Divano Un tavolinetto fa da comodino. Il piano è foderato d’una carta a quadretti, una carta oliata di quelle impiegate un tempo per rivestire i libri di scuola. Vi son poggiati […]

Pubblicato circa 5 anni faEdizione del 11 ottobre 2019

Un tavolinetto fa da comodino. Il piano è foderato d’una carta a quadretti, una carta oliata di quelle impiegate un tempo per rivestire i libri di scuola. Vi son poggiati sopra pochi oggetti. Di certo un campanello d’argento col suo manico di legno tornito. Ed una scatoletta. Forse una sveglia. E un libro? La fotografia è stata presa al piede del letto dove un plaid di lana in tinta unita scende peso. Una giovane donna vi è coricata. Indossa una liseuse bianca, le mani sull’ampio risvolto bianco del lenzuolo, è appoggiata a più cuscini dalle bianche federe e ci guarda. Ricci i capelli neri, alta la fronte e tondeggiante il volto regolare. Osserva non senza complicità chi la sta inquadrando.

Costui si mostra ben attento ad includere nei margini dell’obbiettivo lei e quei due dipinti appoggiati alla parete, uno a capo del letto, l’altro sul tavolinetto adibito a comodino. Nel primo, entro una sobria cornice chiara, si scorgono tre figure. Al centro quella d’un pargolo nudo in collo alla madre: è a lui che il terzo personaggio offre una mela. Nel secondo dipinto, privo di cornice, è effigiato un uomo in attitudine meditativa; un berretto floscio, la mano destra sostiene la testa, lo sguardo perduto lontano, “con l’espressione afflitta dei nostri tempi”, a dire dell’autore. Un filo elettrico volante cala lungo la parete per finire dietro il ritratto e sotto il tavolinetto.

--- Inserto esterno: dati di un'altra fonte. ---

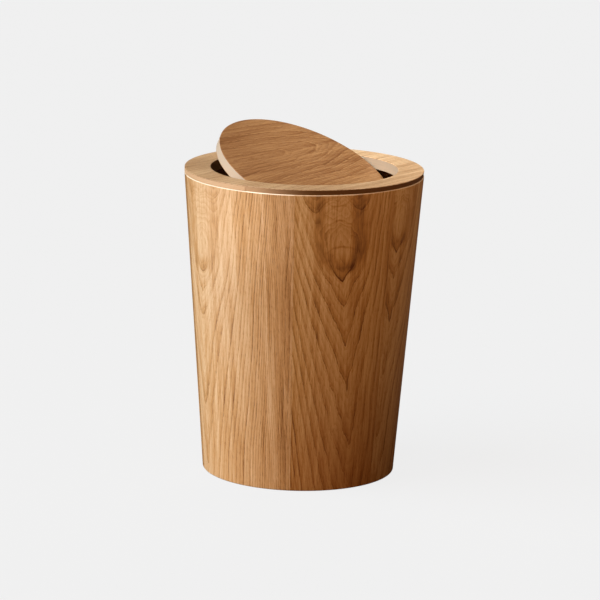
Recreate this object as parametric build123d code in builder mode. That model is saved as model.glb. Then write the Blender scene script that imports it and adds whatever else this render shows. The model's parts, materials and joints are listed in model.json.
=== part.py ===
from build123d import *
import os
from math import cos, radians, sin, tan

# Wastebasket of bent, veneered plywood, with a lift-off lid ring and a disc that swings in it.
# Frame: origin at the centre of the foot, +Z up, +X along the flap's pivot. Millimetres.

# Shell: a tapered tube made of face veneer, plywood and lining veneer.
foot_radius = 97.1
mouth_radius = 120.1
shell_height = 303.9
face_veneer = 0.6
shell_ply = 3.0
lining = 0.5
edge_ease = 1.0
leaf_starts = {"left": 141.0, "front": 213.9, "right": 266.6, "rear": 326.0}
leaf_gap = 0.05

# Base panel: a plywood disc let in above the foot.
base_rise = 6.0
base_thickness = 6.0
glue_line = 0.05

# Lid ring: an upper ring on the rim, and a locating ring inside the mouth.
seat_gap = 0.1
ring_radius = 120.0
opening_radius = 94.0
ring_thickness = 5.0
locator_depth = 5.9
locator_clearance = 0.6
ring_veneer = 0.6
edge_band = 0.6
ring_lipping = 1.2
lipping_undercut = 0.9
veneer_ease = 0.3
leaf_joint_y = -20.0

# Flap: a disc on two pins, tilted as it stands.
flap_gap = 1.8
flap_thickness = 10.4
flap_veneer = 0.6
flap_tilt = 25.3
pivot_height = 303.0

# Pivot hardware: steel pins in plain bushes.
pin_radius = 2.0
pin_in_flap = 20.0
pin_in_ring = 13.0
pin_chamfer = 0.4
running_clearance = 0.05
bush_radius = 3.5
bush_length = 14.0
shoulder_radius = 4.5
shoulder_proud = 0.8
push_fit = 0.02

# Screws from beneath, through the locating ring into the upper ring.
screw_count = 6
screw_first_angle = 30.0
screw_circle = 105.0
screw_radius = 1.5
screw_length = 8.6
head_radius = 2.8
head_angle = 90.0
cross_slot = (2.6, 0.6)
cross_depth = 0.9

# Worked out from the driving dimensions.
wall = face_veneer + shell_ply + lining
ring_bottom = shell_height + seat_gap
ring_top = ring_bottom + ring_thickness
ring_core_top = ring_top - ring_veneer
locator_bottom = ring_bottom - locator_depth
flap_radius = opening_radius - flap_gap
core_half = flap_thickness / 2 - flap_veneer
pivot_axis = Axis((0, 0, pivot_height), (1, 0, 0))
flap_plane = Plane(
    origin=(0, 0, pivot_height),
    x_dir=(1, 0, 0),
    z_dir=(0, -sin(radians(flap_tilt)), cos(radians(flap_tilt))),
)
flap_normal = Axis(flap_plane.origin, flap_plane.z_dir)
sides = {"left": -1, "right": 1}


def wall_radius(height):
    """Outer radius of the shell at a height above the floor."""
    return foot_radius + (mouth_radius - foot_radius) * height / shell_height


def radial_plane(angle):
    """Upright plane through the Z axis, its own X pointing outward at an angle in degrees."""
    turn = radians(angle)
    return Plane(origin=(0, 0, 0), x_dir=(cos(turn), sin(turn), 0), z_dir=(sin(turn), -cos(turn), 0))


def side_plane(x):
    """Plane across the pivot axis at a distance x, facing away from the middle."""
    return Plane(origin=(x, 0, pivot_height), x_dir=(0, 1, 0), z_dir=(1 if x > 0 else -1, 0, 0))


def shell_layer(outer_depth, inner_depth, bottom, start=0.0, sweep=360.0):
    """One layer of the shell wall, between two depths below its outside, with eased edges."""
    with BuildPart() as layer:
        with BuildSketch(radial_plane(start)):
            with BuildLine():
                Polyline(
                    (foot_radius - wall, 0),
                    (foot_radius, 0),
                    (mouth_radius, shell_height),
                    (mouth_radius - wall, shell_height),
                    close=True,
                )
            make_face()
            foot_corner = vertices().group_by(Axis.Y)[0].sort_by(Axis.X)[-1]
            rim_corner = vertices().group_by(Axis.Y)[-1].sort_by(Axis.X)[-1]
            fillet([foot_corner, rim_corner], radius=edge_ease)
            with BuildLine():
                Polyline(
                    (wall_radius(bottom) - inner_depth, bottom),
                    (wall_radius(bottom) - outer_depth, bottom),
                    (mouth_radius - outer_depth, shell_height),
                    (mouth_radius - inner_depth, shell_height),
                    close=True,
                )
            make_face(mode=Mode.INTERSECT)
        revolve(axis=Axis.Z, revolution_arc=sweep)
    return layer.part


def pivot_bore(radius, inner_x, outer_x):
    """Two round cutters on the pivot axis, one each side, from inner_x out to outer_x."""
    with BuildPart() as bore:
        for side in sides.values():
            with BuildSketch(side_plane(side * inner_x)):
                Circle(radius)
            extrude(amount=outer_x - inner_x)
    return bore.part


def flat_ring(outer, inner, bottom, top):
    """A plain ring about the Z axis."""
    with BuildPart() as ring:
        with BuildSketch(Plane.XY.offset(bottom)):
            Circle(outer)
            Circle(inner, mode=Mode.SUBTRACT)
        extrude(amount=top - bottom)
    return ring.part


parts = {}

# The bent plywood wall, the node that stands on the floor.
with BuildPart() as shell_core:
    add(shell_layer(face_veneer, face_veneer + shell_ply, bottom=0))
parts["shell_core"] = shell_core

# Leaves of face veneer round the outside, butted edge to edge.
leaf_names = list(leaf_starts)
for index, leaf_name in enumerate(leaf_names):
    next_leaf = leaf_names[(index + 1) % len(leaf_names)]
    leaf_sweep = (leaf_starts[next_leaf] - leaf_starts[leaf_name]) % 360
    with BuildPart() as face_leaf:
        add(shell_layer(0, face_veneer, 0, leaf_starts[leaf_name], leaf_sweep - leaf_gap))
    parts[f"face_leaf_{leaf_name}"] = face_leaf

# The base panel, its edge tapered to the wall.
base_top = base_rise + base_thickness
with BuildPart() as base_panel:
    with BuildSketch(Plane.XZ):
        with BuildLine():
            Polyline(
                (0, base_rise),
                (wall_radius(base_rise) - face_veneer - shell_ply - glue_line, base_rise),
                (wall_radius(base_top) - face_veneer - shell_ply - glue_line, base_top),
                (0, base_top),
                close=True,
            )
        make_face()
    revolve(axis=Axis.Z)
parts["base_panel"] = base_panel

# The lining stands on the base panel.
with BuildPart() as lining_veneer:
    add(shell_layer(face_veneer + shell_ply, wall, bottom=base_top))
parts["lining_veneer"] = lining_veneer

# The upper ring lies on the rim. Half of each bush pocket is in it.
bush_pocket = pivot_bore(bush_radius + push_fit, opening_radius, opening_radius + bush_length)
with BuildPart() as ring_core:
    add(flat_ring(ring_radius - ring_lipping, opening_radius + edge_band, ring_bottom, ring_core_top))
    add(bush_pocket, mode=Mode.SUBTRACT)
    with BuildSketch(Plane.XY.offset(ring_bottom)):
        with PolarLocations(screw_circle, screw_count, start_angle=screw_first_angle):
            Circle(screw_radius + push_fit)
    extrude(amount=screw_length + locator_bottom - ring_bottom, mode=Mode.SUBTRACT)
parts["ring_core"] = ring_core

# The locating ring drops inside the mouth, its outside tapered like the wall.
locator_foot = wall_radius(locator_bottom) - wall - locator_clearance
locator_head = wall_radius(shell_height) - wall - locator_clearance
with BuildPart() as locating_ring:
    with BuildSketch(Plane.XZ):
        with BuildLine():
            Polyline(
                (opening_radius + edge_band, locator_bottom),
                (locator_foot, locator_bottom),
                (locator_head, ring_bottom),
                (opening_radius + edge_band, ring_bottom),
                close=True,
            )
        make_face()
    revolve(axis=Axis.Z)
    add(bush_pocket, mode=Mode.SUBTRACT)
    with Locations(Plane(origin=(0, 0, locator_bottom), x_dir=(1, 0, 0), z_dir=(0, 0, -1))):
        with PolarLocations(screw_circle, screw_count, start_angle=screw_first_angle):
            CounterSinkHole(
                screw_radius + push_fit,
                head_radius + push_fit,
                depth=locator_depth,
                counter_sink_angle=head_angle,
            )
parts["locating_ring"] = locating_ring

# Two leaves of face veneer on the ring, their joint in line with the grain.
joint_plane = Plane.XZ.offset(-leaf_joint_y)
for leaf_name, kept_side in {"front": Keep.TOP, "rear": Keep.BOTTOM}.items():
    with BuildPart() as ring_leaf:
        add(flat_ring(ring_radius, opening_radius, ring_core_top, ring_top))
        split(bisect_by=joint_plane, keep=kept_side)
        chamfer(edges().filter_by(GeomType.CIRCLE).group_by(Axis.Z)[-1], length=veneer_ease)
    parts[f"ring_leaf_{leaf_name}"] = ring_leaf

# Two edge bands round the ring, joined where the leaves are. The front one is undercut.
for band_name, kept_side, undercut in (
    ("front", Keep.TOP, lipping_undercut),
    ("rear", Keep.BOTTOM, 0.0),
):
    with BuildPart() as ring_band:
        with BuildSketch(Plane.XZ):
            with BuildLine():
                Polyline(
                    (ring_radius - ring_lipping, ring_bottom),
                    (ring_radius - undercut, ring_bottom),
                    (ring_radius, ring_core_top),
                    (ring_radius - ring_lipping, ring_core_top),
                    close=True,
                )
            make_face()
        revolve(axis=Axis.Z)
        split(bisect_by=joint_plane, keep=kept_side)
    parts[f"ring_band_{band_name}"] = ring_band

# The band that lines the opening, with a hole for each bush's shoulder.
with BuildPart() as opening_band:
    add(flat_ring(opening_radius + edge_band, opening_radius, locator_bottom, ring_core_top))
    add(
        pivot_bore(shoulder_radius + push_fit, opening_radius - edge_band, ring_radius),
        mode=Mode.SUBTRACT,
    )
parts["opening_band"] = opening_band

# Shouldered bushes, sandwiched between the two rings.
shoulder_start = opening_radius - shoulder_proud
for hand, side in sides.items():
    with BuildPart() as bush:
        with BuildSketch(Plane.XZ):
            with BuildLine():
                Polyline(
                    (side * shoulder_start, pivot_height + pin_radius + running_clearance),
                    (side * shoulder_start, pivot_height + shoulder_radius),
                    (side * (opening_radius + push_fit), pivot_height + shoulder_radius),
                    (side * (opening_radius + push_fit), pivot_height + bush_radius),
                    (side * (opening_radius + bush_length), pivot_height + bush_radius),
                    (
                        side * (opening_radius + bush_length),
                        pivot_height + pin_radius + running_clearance,
                    ),
                    close=True,
                )
            make_face()
        revolve(axis=pivot_axis)
    parts[f"bush_{hand}"] = bush

# One screw, then the set of them round the ring.
head_height = (head_radius - screw_radius) / tan(radians(head_angle / 2))
with BuildPart() as screw:
    with BuildSketch(Plane.XZ):
        with BuildLine():
            Polyline(
                (0, locator_bottom),
                (head_radius, locator_bottom),
                (screw_radius, locator_bottom + head_height),
                (screw_radius, locator_bottom + screw_length - screw_radius),
                (0, locator_bottom + screw_length),
                close=True,
            )
        make_face()
    revolve(axis=Axis.Z)
    with BuildSketch(Plane.XY.offset(locator_bottom)):
        Rectangle(*cross_slot)
        Rectangle(*reversed(cross_slot))
    extrude(amount=cross_depth, mode=Mode.SUBTRACT)
with BuildPart() as ring_screws:
    with PolarLocations(screw_circle, screw_count, start_angle=screw_first_angle):
        add(screw.part)
parts["ring_screws"] = ring_screws

# The flap: a plywood disc, blind-bored at each end of its pivot.
pin_hole = pivot_bore(pin_radius + push_fit, flap_radius - pin_in_flap, ring_radius)
with BuildPart() as flap_core:
    with BuildSketch(flap_plane.offset(-core_half)):
        Circle(flap_radius - edge_band)
    extrude(amount=2 * core_half)
    add(pin_hole, mode=Mode.SUBTRACT)
parts["flap_core"] = flap_core

with BuildPart() as flap_edge_band:
    with BuildSketch(flap_plane.offset(-core_half)):
        Circle(flap_radius)
        Circle(flap_radius - edge_band, mode=Mode.SUBTRACT)
    extrude(amount=2 * core_half)
    add(pin_hole, mode=Mode.SUBTRACT)
parts["flap_edge_band"] = flap_edge_band

# Two leaves of face veneer on top of the flap, joined in line with the ring's.
flap_joint = Plane(
    origin=flap_plane.from_local_coords((0, leaf_joint_y, 0)),
    x_dir=(1, 0, 0),
    z_dir=-flap_plane.y_dir,
)
for leaf_name, kept_side in {"front": Keep.TOP, "rear": Keep.BOTTOM}.items():
    with BuildPart() as flap_leaf:
        with BuildSketch(flap_plane.offset(core_half)):
            Circle(flap_radius)
        extrude(amount=flap_veneer)
        split(bisect_by=flap_joint, keep=kept_side)
        top_face = faces().filter_by(GeomType.PLANE).sort_by(flap_normal)[-1]
        chamfer(top_face.edges().filter_by(GeomType.CIRCLE), length=veneer_ease)
    parts[f"flap_leaf_{leaf_name}"] = flap_leaf

with BuildPart() as flap_back_veneer:
    with BuildSketch(flap_plane.offset(-core_half - flap_veneer)):
        Circle(flap_radius)
    extrude(amount=flap_veneer)
    under_face = faces().filter_by(GeomType.PLANE).sort_by(flap_normal)[0]
    chamfer(under_face.edges(), length=veneer_ease)
parts["flap_back_veneer"] = flap_back_veneer

# Steel pins, fast in the flap and free in the bushes.
for hand, side in sides.items():
    with BuildPart() as pivot_pin:
        with BuildSketch(side_plane(side * (flap_radius - pin_in_flap))):
            Circle(pin_radius)
        extrude(amount=pin_in_flap + flap_gap + pin_in_ring)
        chamfer(edges().filter_by(GeomType.CIRCLE), length=pin_chamfer)
    parts[f"pivot_pin_{hand}"] = pivot_pin

os.makedirs("parts", exist_ok=True)
for node_name, piece in parts.items():
    piece.part.label = node_name
    export_step(piece.part, f"parts/{node_name}.step")
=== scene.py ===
import json
from math import atan2, cos, pi, radians, sin

import bpy
from mathutils import Matrix, Vector


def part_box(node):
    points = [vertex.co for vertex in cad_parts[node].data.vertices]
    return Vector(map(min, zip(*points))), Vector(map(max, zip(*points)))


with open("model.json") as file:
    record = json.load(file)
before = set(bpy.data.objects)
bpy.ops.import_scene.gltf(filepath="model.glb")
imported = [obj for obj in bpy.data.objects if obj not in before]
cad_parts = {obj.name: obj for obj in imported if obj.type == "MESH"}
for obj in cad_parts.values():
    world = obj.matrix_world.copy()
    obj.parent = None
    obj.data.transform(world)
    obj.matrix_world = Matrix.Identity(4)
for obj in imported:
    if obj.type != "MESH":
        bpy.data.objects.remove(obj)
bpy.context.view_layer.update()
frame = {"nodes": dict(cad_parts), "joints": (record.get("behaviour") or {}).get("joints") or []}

MM = 0.001
nodes = frame["nodes"]
swing = next(joint for joint in frame["joints"] if joint["name"] == "flap_swing")
pivot_height = swing["pos_m"][2] / MM
shell_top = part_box("shell_core")[1]
rim_height = shell_top.z / MM


# --- Shader maths -------------------------------------------------------------------------------

class Value:
    """A shader output that takes part in arithmetic. Each expression adds its Math nodes."""

    def __init__(self, recipe, socket):
        self.recipe = recipe
        self.socket = socket

    def __add__(self, other):
        return self.recipe.math("ADD", self, other)

    def __sub__(self, other):
        return self.recipe.math("SUBTRACT", self, other)

    def __rsub__(self, other):
        return self.recipe.math("SUBTRACT", other, self)

    def __mul__(self, other):
        return self.recipe.math("MULTIPLY", self, other)

    def __truediv__(self, other):
        return self.recipe.math("DIVIDE", self, other)

    def __rtruediv__(self, other):
        return self.recipe.math("DIVIDE", other, self)

    def __pow__(self, other):
        return self.recipe.math("POWER", self, other)

    __radd__ = __add__
    __rmul__ = __mul__


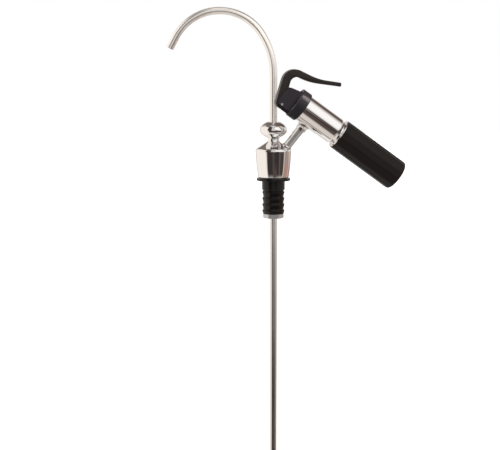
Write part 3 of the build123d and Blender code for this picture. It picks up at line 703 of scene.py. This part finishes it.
path = wt.nodes.new("ShaderNodeLightPath")
seen = wmath("MAXIMUM", path.outputs["Is Glossy Ray"], path.outputs["Is Transmission Ray"])
WHITE, DIM = (1.0, 1.0, 1.0), (0.30, 0.30, 0.30)
plain = wmix(smooth(height, -50, 20), DIM, WHITE)
colour = wmix(path.outputs["Is Camera Ray"], wmix(seen, plain, studio), WHITE)
back = wt.nodes.new("ShaderNodeBackground")
wt.links.new(colour, back.inputs["Color"])
wout = wt.nodes.new("ShaderNodeOutputWorld")
wt.links.new(back.outputs[0], wout.inputs[0])


# ---- Lamps ----
def lamp(name, at, aim, size, watts, tint=(1, 1, 1), mirrored=True):
    data = bpy.data.lights.new(name, "AREA")
    data.shape = "RECTANGLE"
    data.size, data.size_y = size
    data.energy = watts
    data.color = tint
    ob = bpy.data.objects.new(name, data)
    bpy.context.collection.objects.link(ob)
    ob.visible_glossy = mirrored
    ob.location = at
    ob.rotation_euler = (Vector(aim) - Vector(at)).to_track_quat("-Z", "Y").to_euler()
    return ob


lamp("key", (-0.9, -0.7, 0.75), (0, 0, 0.03), (0.5, 0.5), 7.0, (1.0, 0.97, 0.93), mirrored=False)
lamp("fill", (0.68, -0.57, 0.50), (0, 0, 0.03), (0.5, 0.32), 4.5, (1.0, 0.96, 0.93), mirrored=False)
collar_light = lamp(             # it shines on the collar and the clevis only
    "collar_light", (0.80, -0.27, 0.70), (0.02, -0.01, 0.06), (0.5, 0.32), 12.0, (1.0, 0.88, 0.82))
lit = bpy.data.collections.new("collar_light_on")
for name in ("head_collar_moulded", "head_clevis_dressed"):
    lit.objects.link(bpy.data.objects[name])
collar_light.light_linking.receiver_collection = lit
lamp("glint", (0.06, -1.1, 0.17), (0, 0, 0.04), (0.06, 0.06), 0.025)

# ---- Camera ----
CAMERA_PITCH = 6.66        # degrees down
cam = bpy.data.cameras.new("camera")
cam.lens = 111.6
cam.sensor_width = 36.0
cam.clip_start = 0.01
cam.clip_end = 50.0
eye = bpy.data.objects.new("camera", cam)
eye.location = (-0.01895, -1.25, 0.1097)
eye.rotation_euler = (radians(90 - CAMERA_PITCH), 0, 0)
bpy.context.collection.objects.link(eye)
bpy.context.scene.camera = eye
bpy.context.scene.view_settings.view_transform = "Standard"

Il primo quadro è la Madonna con la mela, opera di Maurice Denis. L’altro è il Ritratto del dottor Gachet che Vincent Van Gogh, da pochi giorni giunto da Parigi ad Auvers per affidarsi alle cure di quel medico, aveva eseguito nel giugno del 1890. Una delle sue ultime tele. Un mese dopo, il 27 luglio, ad Auvers, Van Gogh poneva fine alla sua vita. La donna che ha posto a capo del letto i due dipinti è Alice Ruben (1866-1939). È nata a Copenhagen in una famiglia dell’agiata borghesia. Ha da poco compiuto trent’anni. Ha sposato in seconde nozze Poul Kuhn Faber, il tisiologo che l’aveva assistita durante i mesi di degenza nel sanatorio di Silkeborg. Alice è appassionata d’arte e si diletta di pittura. A Copenhagen frequenta con assiduità i circuiti dell’avanguardia artistica danese donde si guarda ai pittori parigini del postimpressionismo. Nella primavera del 1897 Alice e Poul si recano a Parigi.

Tornano a Copenhagen con il Denis e il Van Gogh acquistati l’uno direttamente dal pittore, nel febbraio; l’altro, il 30 aprile, da Ambroise Vollard, per trecento franchi. La fotografia che ho descritto fu scattata, verosimilmente da Poul, nel maggio del 1897. Alice, allettata per cautela negli ultimi due mesi, è incinta e partorirà in giugno. È per certo questa la prima riproduzione fotografica del celeberrimo Ritratto del dottor Gachet di Van Gogh. Ed è, per quanto io sappia, l’unica che mostra il quadro collocato in una dimensione quotidiana che si può ben definire domestica. I due quadri partecipi degli andamenti giornalieri degli interni, di quei silenzi e di quelle voci, del rumore delle stoviglie e del profumo dei bucati riposti negli armadi.

Il succedersi delle ore nel tempo casalingo. La luce che varia nelle stanze e le suppellettili e gli arredi che ne accolgono ora una lama ove danza un pulviscolo impalpabile; ora sono lasciati in uno degli angoli in ombra che invitano al riposo nella controra. Le ore di Alice Ruben in attesa, coricata nel suo letto, sono partecipate nelle mutazioni domestiche della luce che circonfonde i colori del Dottor Gachet. Ore che passano accanto alle cadenze che, secondo il volgere della luce naturale, modulano le attinenze reciproche di quegli smaglianti accostamenti cromatici.

Un ritratto ottenuto secondo “la tecnica e il gusto moderno del colore” dice Vincent parlandone, la tela appena realizzata, in una lettera dell’11 o 12 giugno alla sorella Wilhelmina, dove si vede, le scrive, “un viso color mattone … capelli rossi … berretto bianco … colline azzurre … libri gialli … il ritratto è quasi tutto azzurro. È un blu da mezzogiorno inoltrato e il vestito è lilla chiaro”. Così la fotografia scattata in una mattina luminosa da Poul nella camera da letto di Alice ci invita a considerare, e ci può aiutare ad intendere, cosa sia il convivere, l’abitare con una pittura.